Stablecoin Market Momentum
The stablecoin market surpassed $300 billion in capitalization and settled an estimated $27 trillion in annualized transaction volume through 2025. Projections indicate total market capitalization could reach $1 trillion by the end of 2026. That expanding pool of programmable dollar liquidity is the raw material PayFi protocols need to scale.
Regulatory Clarity
The US GENIUS Act (with OCC rulemaking due July 18, 2026), EU MiCA (final compliance by July 1, 2026), and parallel frameworks in Hong Kong, Singapore, UAE, UK, and Japan are creating — for the first time — a global licensing regime for stablecoin issuers. Regulatory clarity attracts institutional capital that compliance uncertainty blocked.
The Cross-Border Payments Opportunity
Global cross-border payments hit $195 trillion in 2024 and are projected to reach $320 trillion by 2032. Fintech disruptors like Wise, Revolut, and Stripe are capturing 15–20 % annual share gains in retail and SME segments. These fintechs need working capital. PayFi protocols offer it at lower cost and faster cycle times than traditional bank credit lines.
The Yield-Bearing Stablecoin Thesis
Yield-bearing stablecoins — cpUSD, syrupUSDC, Ethena's USDe, Mountain's USDM — are positioned to become core collateral in DeFi and an emerging cash alternative for DAOs, corporates, and investment platforms. Their value proposition is stability, predictability, and yield in a single instrument. The GENIUS Act's unresolved yield provision (distinguishing "passive yield" from "activity-based rewards") will shape how these products are marketed, but the underlying demand is structural.
Risks and Open Questions
PayFi is not without hazard. The sector faces several material risks that investors and depositors should weigh.

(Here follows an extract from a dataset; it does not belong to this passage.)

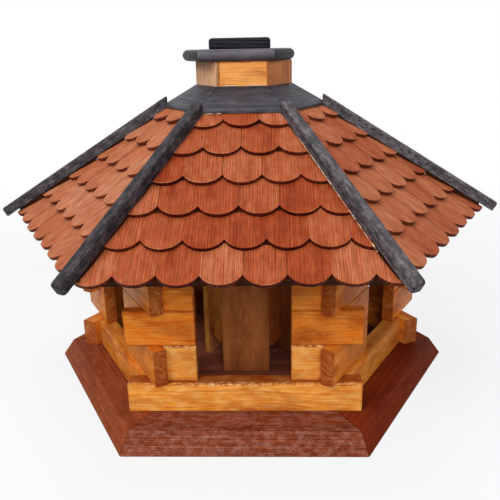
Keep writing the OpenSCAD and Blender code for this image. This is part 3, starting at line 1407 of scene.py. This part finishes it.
def shingle_shape(tree: bpy.types.NodeTree, given: Any) -> bpy.types.Node:
    """Adds the nodes that shape one shingle, up along Y from its tip on the origin.

    Args:
        tree: The tree that gets the nodes.
        given: The tree's inputs.

    Returns:
        The node that gives the closed shingle.
    """
    grid = put(
        tree,
        "GeometryNodeMeshGrid",
        {
            "Size X": 1.0,
            "Size Y": 1.0,
            "Vertices X": SHEET_ACROSS,
            "Vertices Y": SHEET_ALONG,
        },
    )
    position = put(tree, "GeometryNodeInputPosition")
    place = put(tree, SPLIT, (position,)).outputs
    across = put(tree, MATH, (place[0], given["Width"]), operation="MULTIPLY")
    square = put(tree, MATH, (across, across), operation="MULTIPLY")
    radius = given["Tip Radius"]
    whole = put(tree, MATH, (radius, radius), operation="MULTIPLY")
    rest = put(tree, MATH, (whole, square), operation="SUBTRACT")
    reach = put(tree, MATH, (rest,), operation="SQRT")
    arc = put(tree, MATH, (radius, reach), operation="SUBTRACT")
    # The arc steepens towards the sides, with the sixth power of the distance.
    double = put(tree, MATH, (place[0], place[0]), operation="MULTIPLY")
    edge = put(tree, MATH, (double, 4.0), operation="MULTIPLY")
    sixth = put(tree, MATH, (edge, 3.0), operation="POWER")
    corner = (sixth, given["Tip Corner"], arc)
    foot = put(tree, MATH, corner, operation="MULTIPLY_ADD")
    share = put(tree, MATH, (place[1], 0.5), operation="ADD")
    # The middle row of points lies a little above the tip, so that the tip is eased.
    early = put(tree, MATH, (share, MIDDLE_ROW), operation="POWER")
    left = put(tree, MATH, (given["Length"], foot), operation="SUBTRACT")
    above = put(tree, MATH, (left, early), operation="MULTIPLY")
    up = put(tree, MATH, (foot, above), operation="ADD")
    crown = put(tree, MATH, (square, CROWN_PER_M), operation="MULTIPLY")
    shape = put(tree, JOIN, (across, up, crown))
    gone = put(tree, MATH, (above, TO_MM), operation="MULTIPLY")
    ringed = put(
        tree,
        STORE,
        {"Geometry": grid, "Name": "rim", "Value": gone},
        data_type="FLOAT",
        domain="POINT",
    )
    shaped = put(tree, PLACE, {"Geometry": ringed, "Position": shape})
    moved = put(tree, "GeometryNodeInputPosition")
    here = put(tree, SPLIT, (moved,)).outputs
    grain = put(tree, JOIN, (here[1], here[0], here[2]))
    grained = put(
        tree,
        STORE,
        {"Geometry": shaped, "Name": "grain", "Value": grain},
        data_type="FLOAT_VECTOR",
        domain="POINT",
    )
    height = put(tree, JOIN, (0.0, 0.0, given["Thickness"]))
    raised = put(
        tree,
        "GeometryNodeExtrudeMesh",
        {"Mesh": grained, "Offset": height, "Offset Scale": 1.0, "Individual": False},
        mode="FACES",
    )
    top, side = (raised.outputs[key] for key in ("Top", "Side"))
    # The sides are marked as end grain; the shingle finish paints them near black,
    # partly darker end grain and partly painted shade under the tips.
    sided = put(
        tree,
        STORE,
        {"Geometry": raised, "Name": "end_grain", "Value": side},
        data_type="FLOAT",
        domain="FACE",
    )
    rim = put(tree, NAMED, {"Name": "rim"}, data_type="FLOAT")
    at_tip = put(tree, MATH, (rim, AT_TIP_MM), operation="LESS_THAN")
    chosen = put(tree, "FunctionNodeBooleanMath", (top, at_tip), operation="AND")
    lower = (0.0, 0.0, -TIP_EASE_M)
    eased = put(tree, PLACE, {"Geometry": sided, "Selection": chosen, "Offset": lower})
    under = put(tree, "GeometryNodeFlipFaces", (grained,))
    both = put(tree, "GeometryNodeJoinGeometry")
    for half in (under, eased):
        tree.links.new(half.outputs[0], both.inputs[0])
    merge = {"Geometry": both, "Distance": 0.01 * MM}
    return put(tree, "GeometryNodeMergeByDistance", merge)


def bead_tree(finish: bpy.types.Material) -> Tree:
    """Builds the tree that squeezes a lumpy bead of filler along guide lines.

    Args:
        finish: The bead's material.

    Returns:
        The tree.
    """
    made = Tree("squeeze_bead", {"Radius": 0.0012, "Step": 0.0015, "Seed": 0.0})
    tree, given = made.group, made.given
    lines = put(tree, "GeometryNodeMeshToCurve", (given["Geometry"],))
    spacing = {"Curve": lines, "Length": given["Step"]}
    path = put(tree, "GeometryNodeResampleCurve", spacing, mode="LENGTH")
    length = put(tree, "GeometryNodeSplineParameter").outputs["Length"]
    along = put(tree, MATH, (length, given["Seed"]), operation="ADD")
    lumps = put(
        tree,
        NOISE,
        {"W": along, "Scale": LUMPS_PER_M, "Detail": 2.0},
        noise_dimensions="1D",
    )
    thick = put(tree, SPAN, (lumps, *CLOUD, *LUMPS))
    circle = {"Resolution": 8, "Radius": given["Radius"]}
    ring = put(tree, "GeometryNodeCurvePrimitiveCircle", circle, mode="RADIUS")
    tube = put(
        tree,
        "GeometryNodeCurveToMesh",
        {"Curve": path, "Profile Curve": ring, "Scale": thick, "Fill Caps": True},
    )
    made.end(tube, finish)
    return made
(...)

Credit risk remains real. Even with one-to-seven-day repayment cycles, fintech borrowers can default. The receivables backing these loans are subject to the same fraud and operational risks as any short-term commercial credit. On-chain transparency helps, but it does not eliminate counterparty risk.
Regulatory treatment is uncertain. Whether cpUSD and similar products are classified as securities, money market instruments, or something else entirely will depend on jurisdiction. The GENIUS Act's "activity-based rewards" loophole may permit yield distribution, but the final rulemaking is months away.
Concentration risk. If a large fintech borrower defaults during a liquidity crunch, the one-to-seven-day cycle that normally protects depositors could seize up. Circuit-breaker mechanisms and diversified borrower pools are critical — but not all protocols have them.
Smart contract risk. The Resolv Labs exploit in March 2026, where a compromised AWS key enabled $25 million in unauthorized stablecoin minting, demonstrated that even well-designed protocols can fail at the infrastructure layer. PayFi protocols holding hundreds of millions in depositor capital are high-value targets.
From Speculation Engine to Financial Infrastructure
The most important thing about PayFi is what it represents for DeFi's maturation. For years, critics dismissed on-chain lending as a circular game — crypto holders borrowing against crypto to buy more crypto. PayFi breaks that loop. The borrowers are real companies with real customers sending real money. The yields come from economic activity that would happen whether DeFi existed or not.
Clearpool's cpUSD, Huma's PayFi Stack, and Maple's syrupUSDC are not competing with Aave for recursive leverage demand. They are competing with banks, trade finance houses, and corporate treasuries for the right to fund the settlement float that powers global payments. The 1–2 % margin on that float may sound small, but when applied to trillions of dollars in annual payment volume, it represents one of the largest addressable markets in all of finance.
If PayFi protocols can deliver on their promise — cheaper credit for fintechs, stable yields for depositors, and transparent risk management for regulators — they will have accomplished something that five years of DeFi experimentation could not: proving that decentralized credit markets can serve the real economy, not just the crypto economy.